The United Nations is coming under sharp criticism in the U.S. Congress where debate is under way on legislation proposing sweeping UN reforms. The Republican-sponsored bill raises the prospect of mandatory reductions in U.S. contributions to the world body:
The U.N. Reform Act of 2005 is backed by a powerful Republican member of the House of Representatives, and is the culmination of years of frustration with the failure of the United Nations to undertake needed reforms in everything from internal management to peacekeeping.
The author of the bill, Congressman Henry Hyde, chairman of the House International Relations Committee, says it is a reaction to scandals such as the one involving the Iraq Oil-for-Food Program, and a recognition that the UN needs outside pressure to change its ways:
"So, the time has finally come where we must, in good conscience, say enough. Enough to allowing odious regimes such as Cuba, Sudan [and] Zimbabwe to masquerade as arbiters of human rights. Enough to peacekeepers exploiting and abusing the people they were sent to protect. Enough to unkept promises and squandering the dreams of generations," he said.
Mr. Hyde's "radical surgery" would involve mandatory withholding of up to 50-percent of U.S. dues if reforms are not made on 39 key benchmarks, including areas of organization, budget, and internal accountability, as well as human rights and peacekeeping.
It would make contributions to some key UN bodies voluntary, would declare countries known to be human rights abusers ineligible for membership on the UN Human Rights Commission, and contains steps aimed at eliminating discrimination against Israel in UN bodies. /// END OPT ///
Provisions would also hold back funds for expanded current and future peacekeeping operations, something opponents of the legislation describe as unreasonable and potentially damaging for UN operations around the world.
Democratic Congressman Alcee Hastings decried what he calls draconian provisions in the bill. "The most short-sighted of the bill's provisions would require a mandatory withholding of peacekeeping funds unless the requirements in this legislation are met. Simply put, prohibiting the Secretary of State from exercising discretion regarding the withholding of funds to the UN is counter-productive," he said.
U.N. officials have told Congress at a recent hearing of Mr. Hyde's committee that withholding funds would hinder a UN reform plan already put forward by Secretary General Kofi Annan.
Congressman Tom Lantos says withholding contributions would tie the hands of the Bush administration pursuing reform at the United Nations, and hurt the UN's ability to take on greater global responsibilities. "The legislation before the Congress micromanages every possible reform at the United Nations. It creates mechanical, arbitrary, and automatic withholdings, and it gives Secretary of State Rice zero flexibility to get the job done," he said.
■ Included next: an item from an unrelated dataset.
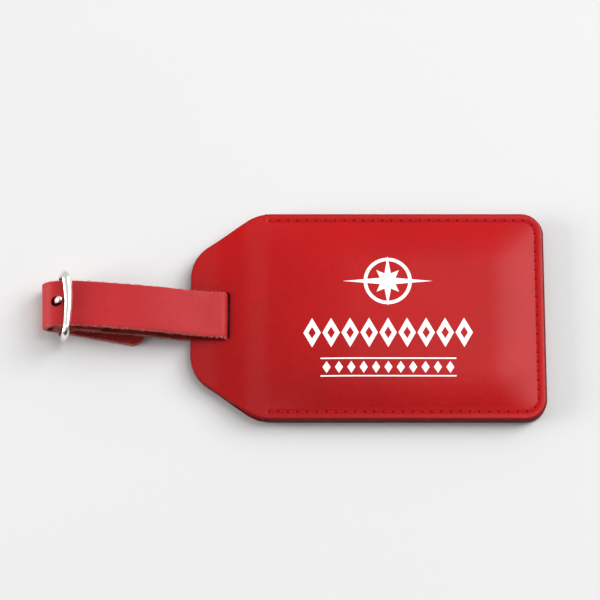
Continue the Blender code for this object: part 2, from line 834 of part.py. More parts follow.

Among numerous amendments proposed to the bill is one by Mr. Lantos that would make withholding of U.S. funds discretionary, rather than mandatory.
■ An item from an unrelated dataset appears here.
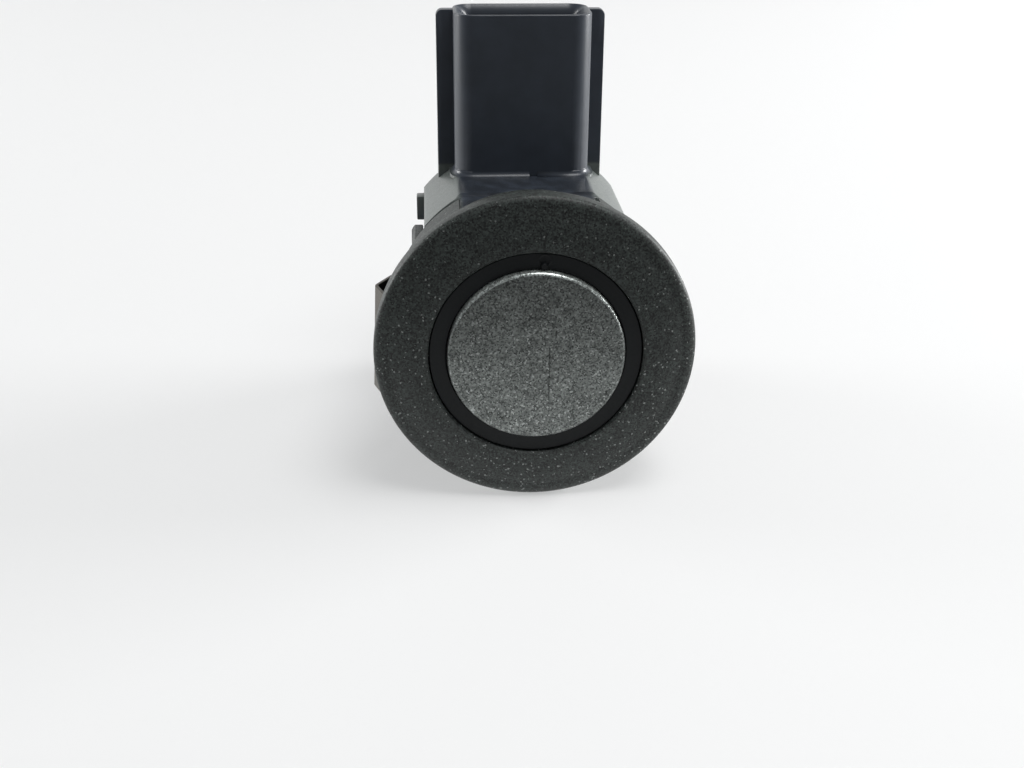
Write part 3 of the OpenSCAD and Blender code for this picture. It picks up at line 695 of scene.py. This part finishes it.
# %% The cup
CUP_R, CUP_ROUND, CUP_Y, BORE_R, FLOOR_Y, STEP_Y, END_Y = 7.7, 0.32, -2.8, 6.7, -2.1, 0.9, 6.2
SLOT_HALF, BRIM_R, BRIM_Y = 4.422, 8.3, 5.2
cup_rows = np.vstack([
    [[radius, CUP_Y] for radius in (0, 4, 7.2)],
    arc((CUP_R - CUP_ROUND, CUP_Y + CUP_ROUND), CUP_ROUND, -90, 0, 8),
    [[CUP_R, BRIM_Y], [BRIM_R, BRIM_Y], [BRIM_R, END_Y], [BORE_R, END_Y], [BORE_R, STEP_Y]],
    [[BORE_R, STEP_Y], [BORE_R, FLOOR_Y], [0, FLOOR_Y]],
])
cup_points = turned(cup_rows, 256)
cup_points[-3:, :, 2] = np.clip(cup_points[-3:, :, 2], -SLOT_HALF, SLOT_HALF)
stand_in(new_piece("pressed_cup", cup_points), "face_paint", "membrane_cup")

# %% [markdown]
# ## The housing's body
# The housing is one moulding of glass-filled nylon: a tube that slides into the collar, a round body cut by
# four flats, and the connector's shroud on top. The CAD mesh could be kept, but the photograph shows narrower
# flanks, wider ribs and a sloped mouth, and a moulding has no knife-sharp edges. So its members are worked out
# one by one as closed surfaces and then joined. The body is a stack of outlines, each a circle cut by four
# flats, that runs back along the outside, round the rear edge, forward through the room for the board and the
# bore of the tube, and ends where it began.

# %% The body and its tube
HOUSING_Y, FLANGE_Y, PAD_Y, PAD_STEP, REAR_ROUND, EDGE = 23.2, 9.9, 10.8, 0.2, 0.4, 0.12
BODY = np.array([12.2, 9.45, 10.6, 11.2])
ROOM = np.array([10.95, 8.6, 9.1, 9.7])
BOARD_Y, LEDGE, BULKHEAD = 15.39, 0.6, (7, 9.9)
LEAST_COSINE = 0.01
TUBE_R, TUBE_IN_R, TUBE_Y, WIRE_R = 10.45, 9.45, -0.45, 4.5


def corner_turns(shape, counts=(24, 12, 32, 16, 24, 16, 32, 12)):
    """Angles from the top, evenly spaced between the eight corners where the circle meets the flats."""
    radius, side, top, bottom = shape
    t, s, b = math.acos(top / radius), math.asin(side / radius), math.acos(bottom / radius)
    pi = math.pi
    corners = [-t, t, s, pi - s, pi - b, pi + b, pi + s, 2 * pi - s, 2 * pi - t]
    return np.concatenate([np.linspace(*ends, n, endpoint=False) for *ends, n in zip(corners, corners[1:], counts)])


def flattened(shape, depth):
    """A circle cut by four flats: at each angle the nearest of the circle and the flats, whose distance is
    their own distance from the axis over the cosine of the angle to it, which counts as 0.01 at least."""
    turn = corner_turns(shape)
    radius, side, top, bottom = shape
    sine, cosine = np.sin(turn), np.cos(turn)
    flats = [
        side / np.maximum(np.abs(sine), LEAST_COSINE), top / np.maximum(cosine, LEAST_COSINE),
        bottom / np.maximum(-cosine, LEAST_COSINE),
    ]
    reach = np.minimum.reduce([np.full_like(turn, radius), *flats])
    return np.stack([reach * sine, np.full_like(turn, depth), reach * cosine], axis=-1)


low_top = BODY - (0, 0, PAD_STEP, 0)


def round_row(radius, depth):
    """A circle whose points lie at the angles of the outline at the tube's end."""
    turn = corner_turns(low_top - 2 * EDGE)
    return np.stack([radius * np.sin(turn), np.full_like(turn, depth), radius * np.cos(turn)], axis=-1)


tube_end = flattened(low_top - 2 * EDGE, FLANGE_Y)
tube_end[:, ::2] *= np.minimum(TUBE_R / np.hypot(tube_end[:, :1], tube_end[:, 2:]), 1)
rear_edge = arc((REAR_ROUND, HOUSING_Y - REAR_ROUND), REAR_ROUND, 180, 90, 8)
body_points = np.stack([
    round_row(TUBE_R, TUBE_Y + EDGE), round_row(TUBE_R, FLANGE_Y - 2 * EDGE), tube_end - (0, 2 * EDGE, 0), tube_end,
    flattened(low_top - EDGE, FLANGE_Y), flattened(low_top, FLANGE_Y + EDGE),
    flattened(low_top, PAD_Y - PAD_STEP), flattened(BODY, PAD_Y),
    *[flattened(BODY - inset, depth) for inset, depth in rear_edge],
    flattened(ROOM + EDGE, HOUSING_Y), flattened(ROOM, HOUSING_Y - EDGE),
    flattened(ROOM, BOARD_Y), flattened(ROOM - LEDGE, BOARD_Y), flattened(ROOM - LEDGE, BULKHEAD[1]),
    round_row(WIRE_R, BULKHEAD[1]), round_row(WIRE_R, BULKHEAD[0]),
    round_row(TUBE_IN_R, BULKHEAD[0]), round_row(TUBE_IN_R, TUBE_Y), round_row(TUBE_R - EDGE, TUBE_Y),
])
members = [new_piece("housing_moulding", body_points, wrap_rows=True)]

# %% [markdown]
# ## The connector's shroud
# The shroud is a tube with a rounded rectangular outline. Its rows start below the pad, go up the outside,
# over the rim, down the sloped lead-in that guides the plug, and down to the socket's floor. A fillet runs
# round its foot. Its section has one hollow side, and it is carried along the same rounded outline. A small
# notch breaks it right of the middle, so there are two lengths of it.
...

Others involve such things as anti-Semitism at the United Nations, U.S. influence in the Security Council, and UN cooperation with investigations of the Iraq Oil for Food Program. One amendment proposed cutting off U.S. assistance to countries opposing U.S. positions in the General Assembly and Security Council, while yet another proposed a 75 percent cut in U.S. contributions.
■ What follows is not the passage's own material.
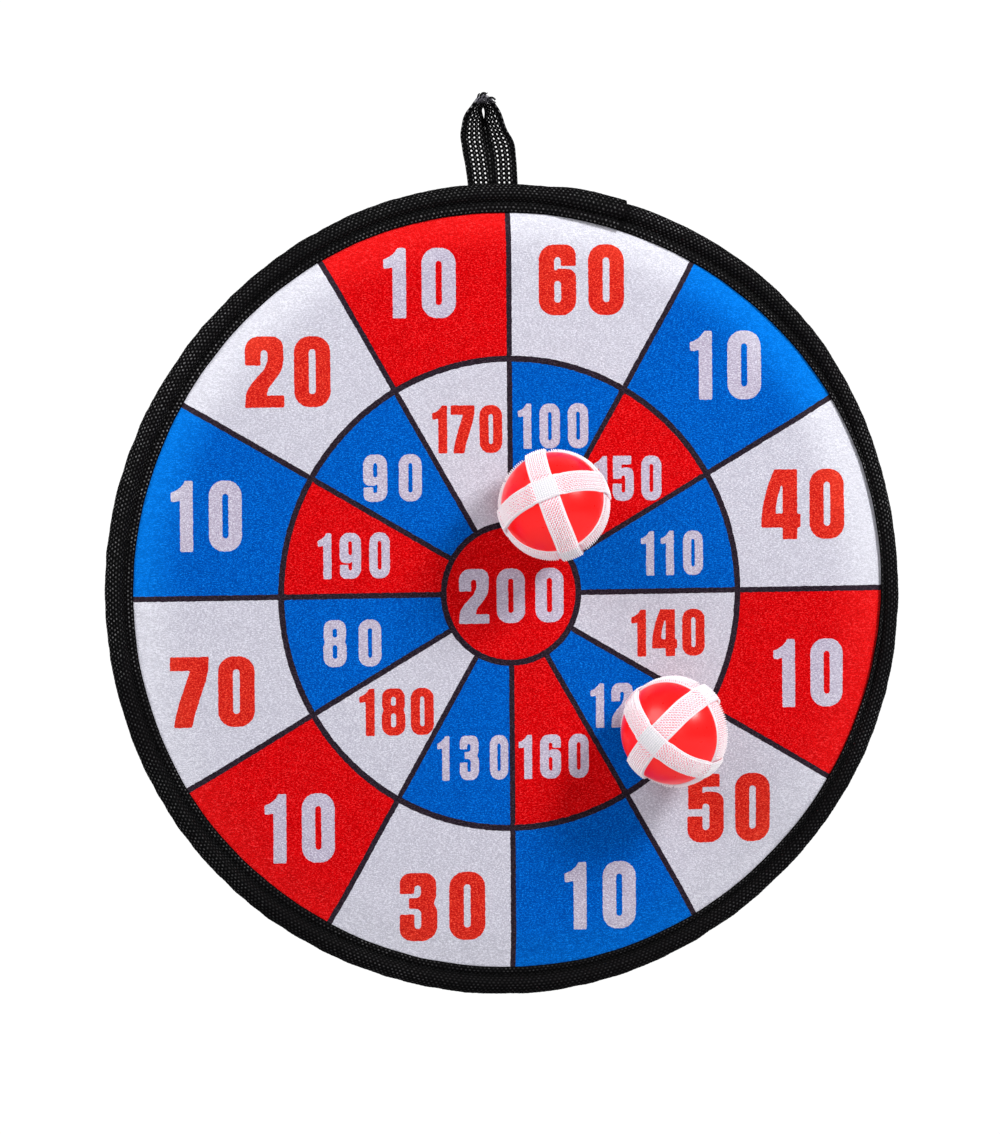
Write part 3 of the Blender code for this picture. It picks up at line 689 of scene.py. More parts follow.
def printed_plan(grain):
    """The face as flat triangles in the board's plane, split along every printed edge."""
    points, edges = [], []

    def add(line, closed):
        start = len(points)
        points.extend(line.tolist())
        n = len(line)
        edges.extend((start + i, start + i + 1) for i in range(n - 1))
        if closed:
            edges.append((start + n - 1, start))

    a = np.arange(720) * TAU / 720
    add(FACE_R * np.stack([np.cos(a), np.sin(a)], -1), True)
    for r in (BULL_R - RING_W / 2, BULL_R + RING_W / 2, RING_R - RING_W / 2, RING_R + RING_W / 2):
        a = np.linspace(0.0, TAU, int(TAU * r / 0.8), endpoint=False)
        add(to_board(ragged(r * np.stack([np.cos(a), np.sin(a)], -1), 0.05)), True)
    for k in range(12):
        t = math.radians(30.0 * k)
        d, s = np.array([math.cos(t), math.sin(t)]), np.array([-math.sin(t), math.cos(t)])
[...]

The Bush administration, which has had trouble getting a new U.S. Ambassador to the United Nations (John Bolton) confirmed by the Senate, has big concerns about the House legislation. A senior State Department official, Nicholas Burns, re-stated concern about the legislation saying it would make reform more difficult.
House debate on the U.N. Reform Act also comes on the heels of a report by a congressionally-mandated task force recommending a range of management and other reforms, but also calling U.S. leadership crucial to change.